#### Data to use

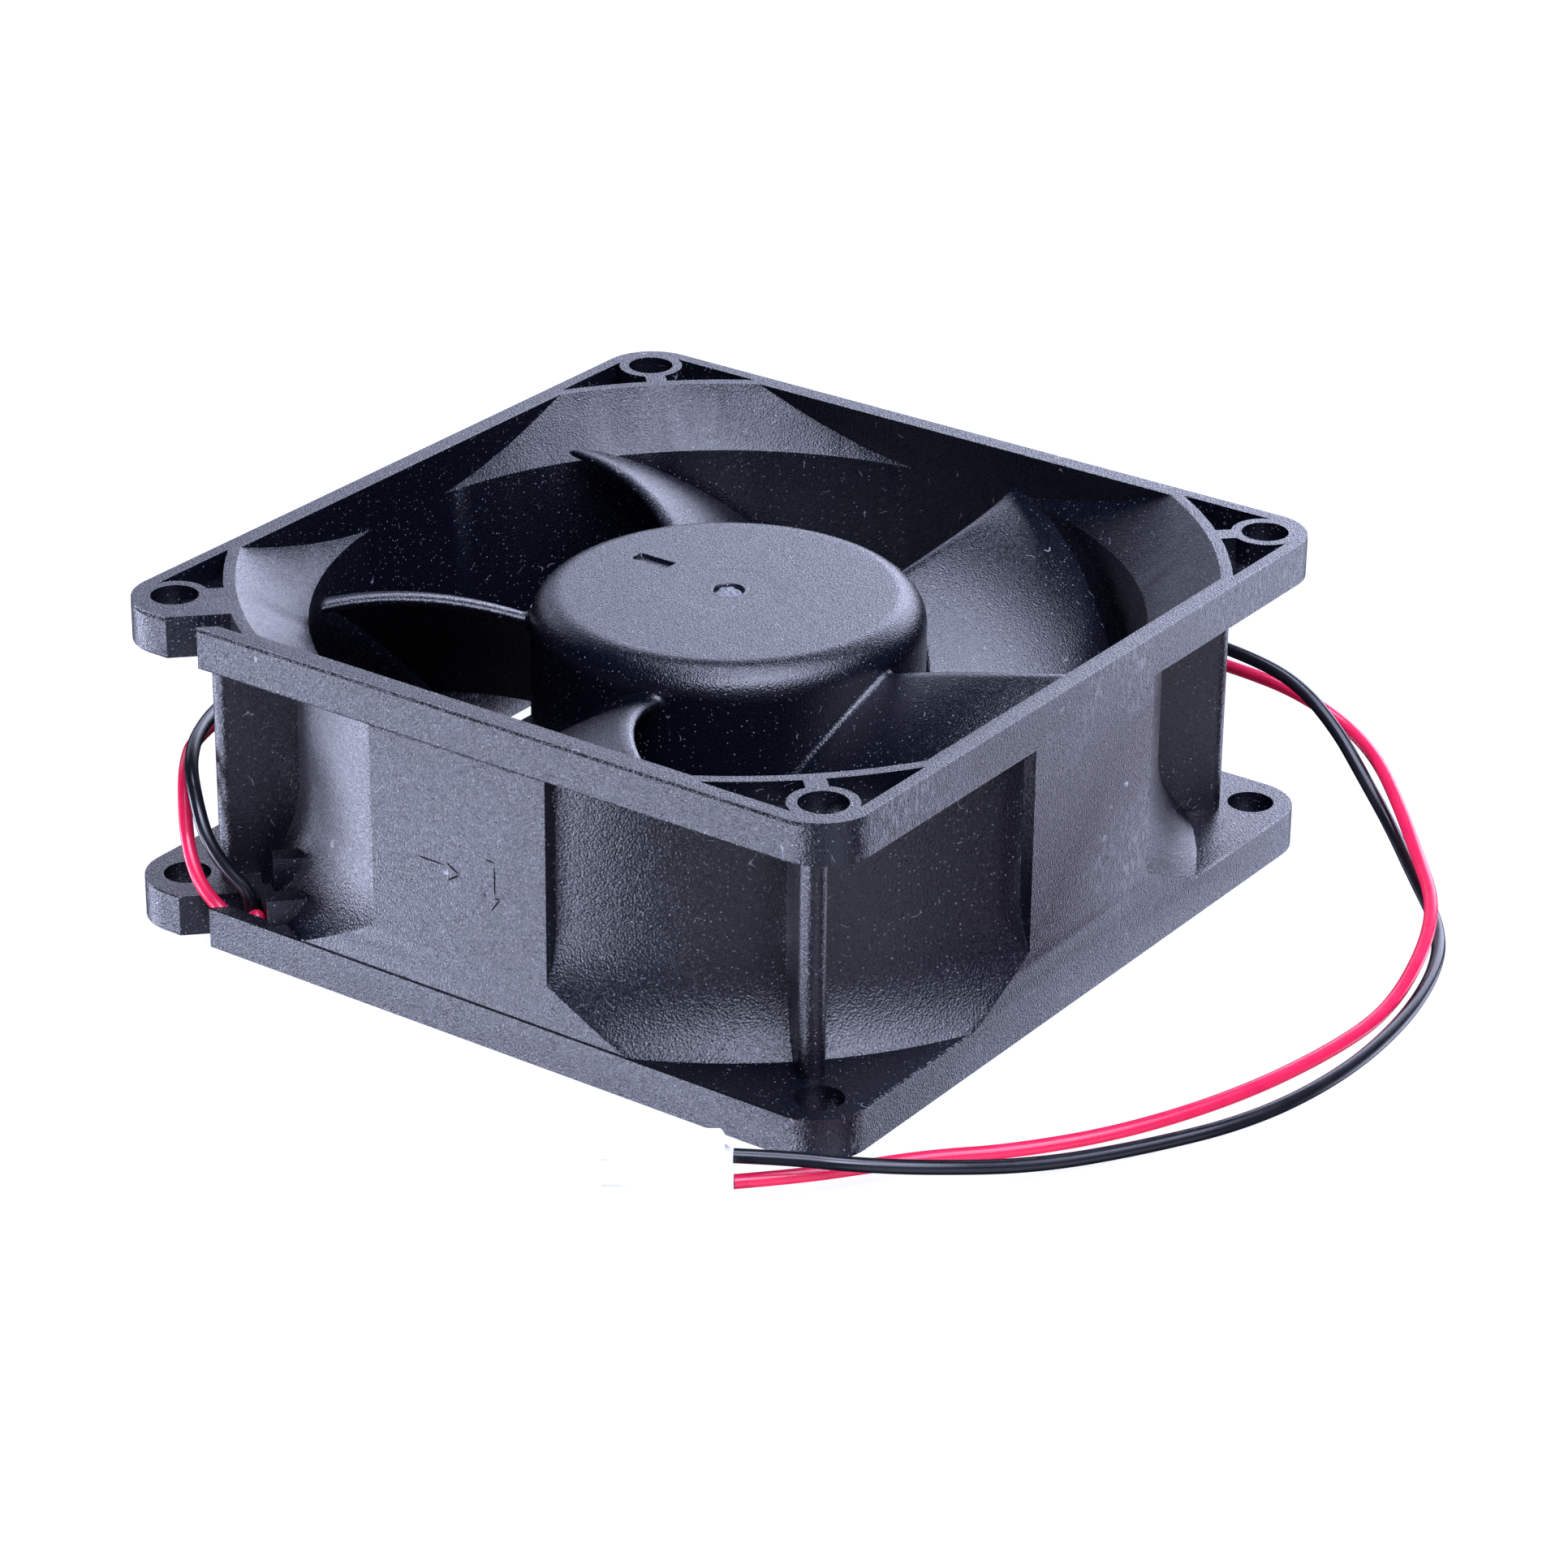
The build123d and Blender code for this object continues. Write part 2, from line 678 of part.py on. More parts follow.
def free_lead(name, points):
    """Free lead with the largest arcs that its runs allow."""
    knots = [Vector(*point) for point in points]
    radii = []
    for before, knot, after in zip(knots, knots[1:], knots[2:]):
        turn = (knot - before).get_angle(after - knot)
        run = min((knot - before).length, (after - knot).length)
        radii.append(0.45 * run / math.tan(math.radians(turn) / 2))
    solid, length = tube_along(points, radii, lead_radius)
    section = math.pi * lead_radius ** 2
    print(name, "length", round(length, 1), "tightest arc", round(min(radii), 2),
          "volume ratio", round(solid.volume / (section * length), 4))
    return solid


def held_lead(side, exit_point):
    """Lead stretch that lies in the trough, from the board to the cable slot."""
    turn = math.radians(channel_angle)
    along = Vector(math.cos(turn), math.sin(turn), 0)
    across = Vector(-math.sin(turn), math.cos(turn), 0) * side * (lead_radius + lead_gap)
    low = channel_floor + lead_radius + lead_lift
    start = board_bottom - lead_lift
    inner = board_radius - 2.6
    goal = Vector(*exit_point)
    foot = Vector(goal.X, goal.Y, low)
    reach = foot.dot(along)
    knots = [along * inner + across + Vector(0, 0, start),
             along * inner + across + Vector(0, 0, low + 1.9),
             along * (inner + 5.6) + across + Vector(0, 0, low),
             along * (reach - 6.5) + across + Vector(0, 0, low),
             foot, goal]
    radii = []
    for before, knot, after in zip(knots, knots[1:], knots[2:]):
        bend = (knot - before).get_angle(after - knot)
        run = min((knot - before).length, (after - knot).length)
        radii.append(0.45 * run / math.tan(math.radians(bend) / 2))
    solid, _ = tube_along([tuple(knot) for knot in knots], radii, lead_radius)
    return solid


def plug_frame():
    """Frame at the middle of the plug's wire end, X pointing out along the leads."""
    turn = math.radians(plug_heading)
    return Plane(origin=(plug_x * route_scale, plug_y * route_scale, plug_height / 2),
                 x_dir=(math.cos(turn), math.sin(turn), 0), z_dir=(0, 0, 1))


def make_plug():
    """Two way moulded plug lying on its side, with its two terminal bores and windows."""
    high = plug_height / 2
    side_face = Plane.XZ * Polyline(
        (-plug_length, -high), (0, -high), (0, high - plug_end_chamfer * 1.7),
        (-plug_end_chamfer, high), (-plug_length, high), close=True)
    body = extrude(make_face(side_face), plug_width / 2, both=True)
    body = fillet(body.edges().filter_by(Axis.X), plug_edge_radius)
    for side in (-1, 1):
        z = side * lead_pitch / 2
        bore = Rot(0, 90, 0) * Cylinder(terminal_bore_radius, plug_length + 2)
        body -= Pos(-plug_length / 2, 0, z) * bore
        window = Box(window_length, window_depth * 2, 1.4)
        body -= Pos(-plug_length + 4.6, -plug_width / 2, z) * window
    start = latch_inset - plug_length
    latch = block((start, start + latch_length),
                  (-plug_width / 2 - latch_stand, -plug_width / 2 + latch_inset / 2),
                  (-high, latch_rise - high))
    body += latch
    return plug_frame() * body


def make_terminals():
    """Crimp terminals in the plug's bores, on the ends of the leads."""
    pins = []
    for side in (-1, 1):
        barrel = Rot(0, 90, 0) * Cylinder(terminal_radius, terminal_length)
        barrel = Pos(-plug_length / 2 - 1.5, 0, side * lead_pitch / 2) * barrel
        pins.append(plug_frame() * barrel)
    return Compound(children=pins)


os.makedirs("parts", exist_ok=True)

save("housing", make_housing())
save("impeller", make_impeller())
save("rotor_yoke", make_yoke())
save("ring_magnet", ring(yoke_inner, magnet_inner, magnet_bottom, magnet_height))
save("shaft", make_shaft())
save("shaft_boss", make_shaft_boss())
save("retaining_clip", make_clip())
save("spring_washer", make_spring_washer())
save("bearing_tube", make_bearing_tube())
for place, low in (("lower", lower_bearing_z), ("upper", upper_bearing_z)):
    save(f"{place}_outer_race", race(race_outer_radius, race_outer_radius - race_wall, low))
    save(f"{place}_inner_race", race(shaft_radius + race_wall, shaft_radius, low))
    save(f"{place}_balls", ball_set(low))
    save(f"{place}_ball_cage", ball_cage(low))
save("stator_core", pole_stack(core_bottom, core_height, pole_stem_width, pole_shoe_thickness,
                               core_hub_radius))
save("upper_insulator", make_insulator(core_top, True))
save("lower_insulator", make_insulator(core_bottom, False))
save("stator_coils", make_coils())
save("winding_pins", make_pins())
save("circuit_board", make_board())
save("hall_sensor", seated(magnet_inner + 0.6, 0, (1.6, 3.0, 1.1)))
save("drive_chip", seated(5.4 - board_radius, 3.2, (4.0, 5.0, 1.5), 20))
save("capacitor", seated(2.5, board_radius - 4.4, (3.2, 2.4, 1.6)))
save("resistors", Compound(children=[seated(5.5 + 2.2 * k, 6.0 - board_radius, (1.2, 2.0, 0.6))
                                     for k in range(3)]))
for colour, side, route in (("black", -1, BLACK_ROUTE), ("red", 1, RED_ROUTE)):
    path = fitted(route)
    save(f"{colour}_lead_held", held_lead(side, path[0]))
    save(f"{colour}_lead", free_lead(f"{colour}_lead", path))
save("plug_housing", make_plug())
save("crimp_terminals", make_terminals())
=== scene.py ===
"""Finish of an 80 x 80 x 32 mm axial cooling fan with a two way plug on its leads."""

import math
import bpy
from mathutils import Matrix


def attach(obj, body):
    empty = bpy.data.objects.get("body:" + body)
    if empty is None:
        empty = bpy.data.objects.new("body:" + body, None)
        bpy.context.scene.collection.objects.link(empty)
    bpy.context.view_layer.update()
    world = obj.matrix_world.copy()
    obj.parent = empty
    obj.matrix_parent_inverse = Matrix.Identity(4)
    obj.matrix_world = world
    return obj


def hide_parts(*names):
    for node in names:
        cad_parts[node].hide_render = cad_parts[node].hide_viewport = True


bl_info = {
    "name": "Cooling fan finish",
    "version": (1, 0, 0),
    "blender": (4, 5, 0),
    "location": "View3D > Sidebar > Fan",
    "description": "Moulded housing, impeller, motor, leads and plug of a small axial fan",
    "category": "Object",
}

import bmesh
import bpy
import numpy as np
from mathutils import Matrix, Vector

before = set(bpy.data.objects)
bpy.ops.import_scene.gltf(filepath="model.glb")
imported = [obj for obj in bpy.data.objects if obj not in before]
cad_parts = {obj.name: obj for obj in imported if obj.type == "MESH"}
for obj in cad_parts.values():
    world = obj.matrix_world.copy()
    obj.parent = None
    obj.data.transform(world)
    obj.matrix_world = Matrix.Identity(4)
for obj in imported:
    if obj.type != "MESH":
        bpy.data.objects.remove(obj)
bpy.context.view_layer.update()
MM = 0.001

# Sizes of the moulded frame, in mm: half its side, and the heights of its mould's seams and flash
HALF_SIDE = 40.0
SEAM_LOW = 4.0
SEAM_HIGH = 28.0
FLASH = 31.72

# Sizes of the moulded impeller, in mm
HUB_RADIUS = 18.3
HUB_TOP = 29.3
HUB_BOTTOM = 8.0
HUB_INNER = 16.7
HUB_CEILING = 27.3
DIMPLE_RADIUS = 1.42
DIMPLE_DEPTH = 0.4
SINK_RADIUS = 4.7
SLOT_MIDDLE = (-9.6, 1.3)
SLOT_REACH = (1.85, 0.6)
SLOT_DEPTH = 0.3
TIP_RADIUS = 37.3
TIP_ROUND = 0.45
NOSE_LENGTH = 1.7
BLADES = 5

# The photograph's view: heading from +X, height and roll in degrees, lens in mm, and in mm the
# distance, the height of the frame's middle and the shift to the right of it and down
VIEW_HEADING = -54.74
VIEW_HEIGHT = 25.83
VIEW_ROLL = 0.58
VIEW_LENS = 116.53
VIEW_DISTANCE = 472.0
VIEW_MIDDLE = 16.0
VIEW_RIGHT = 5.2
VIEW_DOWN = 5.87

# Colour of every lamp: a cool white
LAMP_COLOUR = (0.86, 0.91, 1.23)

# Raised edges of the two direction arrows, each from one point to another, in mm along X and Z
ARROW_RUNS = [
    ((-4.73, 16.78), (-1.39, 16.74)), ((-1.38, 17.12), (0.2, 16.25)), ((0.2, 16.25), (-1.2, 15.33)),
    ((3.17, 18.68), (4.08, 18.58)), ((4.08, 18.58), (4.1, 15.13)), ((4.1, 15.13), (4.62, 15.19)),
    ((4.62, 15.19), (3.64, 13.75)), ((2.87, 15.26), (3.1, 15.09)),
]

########
#### Data to use

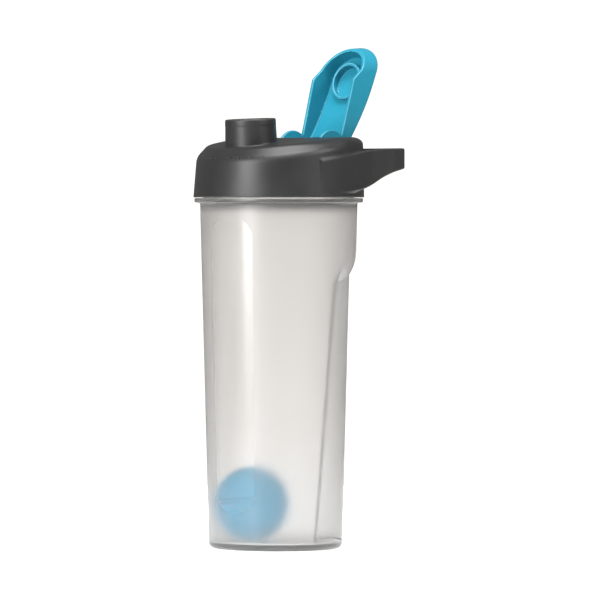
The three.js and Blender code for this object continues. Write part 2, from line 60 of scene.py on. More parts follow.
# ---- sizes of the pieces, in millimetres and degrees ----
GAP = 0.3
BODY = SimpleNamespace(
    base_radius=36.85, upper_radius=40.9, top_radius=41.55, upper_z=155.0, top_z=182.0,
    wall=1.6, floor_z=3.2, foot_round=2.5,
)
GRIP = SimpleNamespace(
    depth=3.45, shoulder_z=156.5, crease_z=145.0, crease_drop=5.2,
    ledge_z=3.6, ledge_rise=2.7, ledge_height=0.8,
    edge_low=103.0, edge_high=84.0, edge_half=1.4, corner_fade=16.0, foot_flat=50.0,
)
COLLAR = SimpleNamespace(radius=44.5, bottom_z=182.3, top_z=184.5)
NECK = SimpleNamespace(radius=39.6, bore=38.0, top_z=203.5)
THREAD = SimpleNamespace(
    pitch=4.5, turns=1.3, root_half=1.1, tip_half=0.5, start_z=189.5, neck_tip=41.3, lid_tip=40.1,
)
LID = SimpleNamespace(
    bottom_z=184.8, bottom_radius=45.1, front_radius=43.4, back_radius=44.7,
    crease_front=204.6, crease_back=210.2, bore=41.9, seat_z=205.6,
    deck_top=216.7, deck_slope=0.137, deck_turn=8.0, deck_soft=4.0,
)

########

Goal ::
Nothing but the lines from the one with "for colour, side, route" through the one with "from mathutils import Matrix, Vector" should be retyped; include both and keep them exact.

Final result ::
for colour, side, route in (("black", -1, BLACK_ROUTE), ("red", 1, RED_ROUTE)):
    path = fitted(route)
    save(f"{colour}_lead_held", held_lead(side, path[0]))
    save(f"{colour}_lead", free_lead(f"{colour}_lead", path))
save("plug_housing", make_plug())
save("crimp_terminals", make_terminals())
=== scene.py ===
"""Finish of an 80 x 80 x 32 mm axial cooling fan with a two way plug on its leads."""

import math
import bpy
from mathutils import Matrix


def attach(obj, body):
    empty = bpy.data.objects.get("body:" + body)
    if empty is None:
        empty = bpy.data.objects.new("body:" + body, None)
        bpy.context.scene.collection.objects.link(empty)
    bpy.context.view_layer.update()
    world = obj.matrix_world.copy()
    obj.parent = empty
    obj.matrix_parent_inverse = Matrix.Identity(4)
    obj.matrix_world = world
    return obj


def hide_parts(*names):
    for node in names:
        cad_parts[node].hide_render = cad_parts[node].hide_viewport = True


bl_info = {
    "name": "Cooling fan finish",
    "version": (1, 0, 0),
    "blender": (4, 5, 0),
    "location": "View3D > Sidebar > Fan",
    "description": "Moulded housing, impeller, motor, leads and plug of a small axial fan",
    "category": "Object",
}

import bmesh
import bpy
import numpy as np
from mathutils import Matrix, Vector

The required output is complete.